Extending hormonal therapy to treat breast cancer.
Approximately two-thirds of all breast cancer is positive for estrogen
receptors (ER) and progesterone receptors (PR). These receptors are the
proteins in the cell that estrogen and progesterone bind to. This binding
has to occur before estrogen and progesterone can act on the cell. In
breast cancers that are ER and/or PR positive, the presence of these receptors
allows hormones to stimulate the cancer cell, thus essentially fueling
the growth and survival of the cancer. Medications that block either the
body’s production of estrogen and progesterone, or the action of
these hormones on the cell, are a crucial part of the treatment for breast
cancer patients whose tumors are ER and/or PR positive.
The optimal duration of hormonal therapy has been the subject of many studies
over the years. Early studies with tamoxifen (a drug which prevents estrogen
from binding to its receptor) indicated that treatment should continue
for at least five years, because shorter durations of treatment were clearly
inferior. However, more definitive studies which were reported this decade
clearly showed that extending the length of tamoxifen use from five years
to ten years reduced the risk of breast cancer recurrence.

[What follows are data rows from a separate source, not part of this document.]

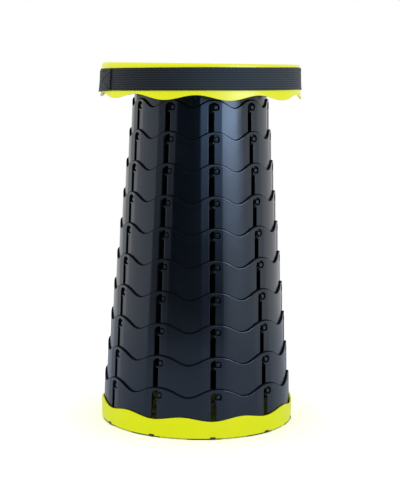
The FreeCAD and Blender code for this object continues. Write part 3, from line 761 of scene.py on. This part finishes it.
# %% Ribs and bosses under the seat
HUB_RADIUS, HUB_RING, RIB_THICK, SEAT_RIB = 76.0, 14.0, 2.0, 8.0
SCREWS, BOSS_RADIUS, BOSS_BORE, BOSS_HIGH, BOSS_INSET = 5, 4.0, 1.5, 9.0, 10.0
SMALL_ROUND, SUNK = 0.3, 0.2


def add_block(bm, size, place, round_by=SMALL_ROUND):
    """A block with rounded edges, size in x, y and z, put in place by a matrix."""
    start = set(bm.verts)
    made = bmesh.ops.create_cube(bm, size=1.0, matrix=Matrix.Diagonal((*size, 1.0)))
    bevel(bm, list(dict.fromkeys(e for v in made["verts"] for e in v.link_edges)), round_by)
    bmesh.ops.transform(bm, matrix=place, verts=added(bm, start))


def add_tube(bm, radius, bore, low, high, place=Matrix.Identity(4), segments=32):
    """A short tube with a rounded end, from low to high."""
    start = set(bm.verts)
    section = ([(bore, high), (radius, high)]
               + quarter(radius - SMALL_ROUND, low + SMALL_ROUND, SMALL_ROUND, 0, 2)
               + quarter(bore + SMALL_ROUND, low + SMALL_ROUND, SMALL_ROUND, 270, 2))
    spin_section(bm, section, segments, closed=True)
    bmesh.ops.remove_doubles(bm, verts=added(bm, start), dist=WELD)
    bmesh.ops.transform(bm, matrix=place, verts=added(bm, start))


def add_ribs(bm, high, middle_z):
    """Ten radial ribs, one in line with each slot."""
    for i in range(REPEATS):
        place = place_at(SLOT_PHASE + SECTOR * i, (HUB_RADIUS + HUB_RING) / 2, middle_z)
        add_block(bm, (RIB_THICK, HUB_RADIUS - HUB_RING, high), place)


plate_under = SEAT_TOP - SEAT_PLATE
boss_circle = stage_radius(0) - SLOPE * COLLAR_HIGH - WALL - BOSS_INSET
add_ribs(bm, SEAT_RIB, plate_under - SEAT_RIB / 2)
add_tube(bm, HUB_RING + RIB_THICK, HUB_RING, plate_under - SEAT_RIB, plate_under + SUNK, segments=48)
screw_turns = [SLOT_PHASE + math.tau * i / SCREWS for i in range(SCREWS)]
for turn in screw_turns:
    add_tube(bm, BOSS_RADIUS, BOSS_BORE, plate_under - BOSS_HIGH, plate_under + SUNK,
             place_at(turn, boss_circle, 0))
print("the screw bosses stand on a circle of radius", round(boss_circle, 1), "mm")

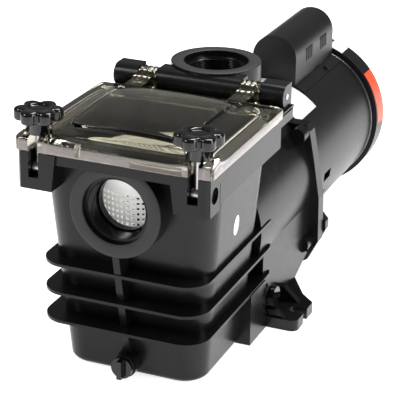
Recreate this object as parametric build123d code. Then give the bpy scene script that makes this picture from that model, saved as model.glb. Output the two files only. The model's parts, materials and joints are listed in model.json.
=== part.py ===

Another approach to hormonal therapy for breast cancer, which is used only
in postmenopausal women, is the use of any of the drugs which belong to
the class known as aromatase inhibitors. Even after menopause, the body
still makes some estrogen in tissues other than the ovaries, and aromatase
is an enzyme that is required for this estrogen production. The currently
used aromatase inhibitors are anastrozole, letrozole and exemestane.
Some women take tamoxifen for two to five years and then switch to an aromatase
inhibitor (AI). Many studies have looked at this strategy, and the data
clearly show that treatment with an AI after tamoxifen decreases the risk
of breast cancer relapse. However, the optimal duration of AI therapy
remains unclear. Aromatase inhibitors can also be used as stand-alone
hormonal therapy in postmenopausal women. However, optimal duration of
treatment with an AI alone is also unclear.
The approach of many oncologists is to make a recommendation based in part
upon the patient’s risk of relapse. For a very low risk patient,
the risks and side effects of extending treatment beyond five years may
be difficult to justify, but in a patient with a very high risk of recurrence,
the risk/benefit ratio probably favors continuing therapy for up to ten
years, and perhaps even fifteen. There is a test which can be performed
on the original tumor specimen to estimate the patient’s risk of
a late relapse (i.e., after five years). All of the available information
about the characteristics of the patient’s tumor, and knowledge
of her other health issues, if any, need to be taken into consideration
by the patient and her physician so that they can make a well informed
joint decision about the best course of action in treating her cancer.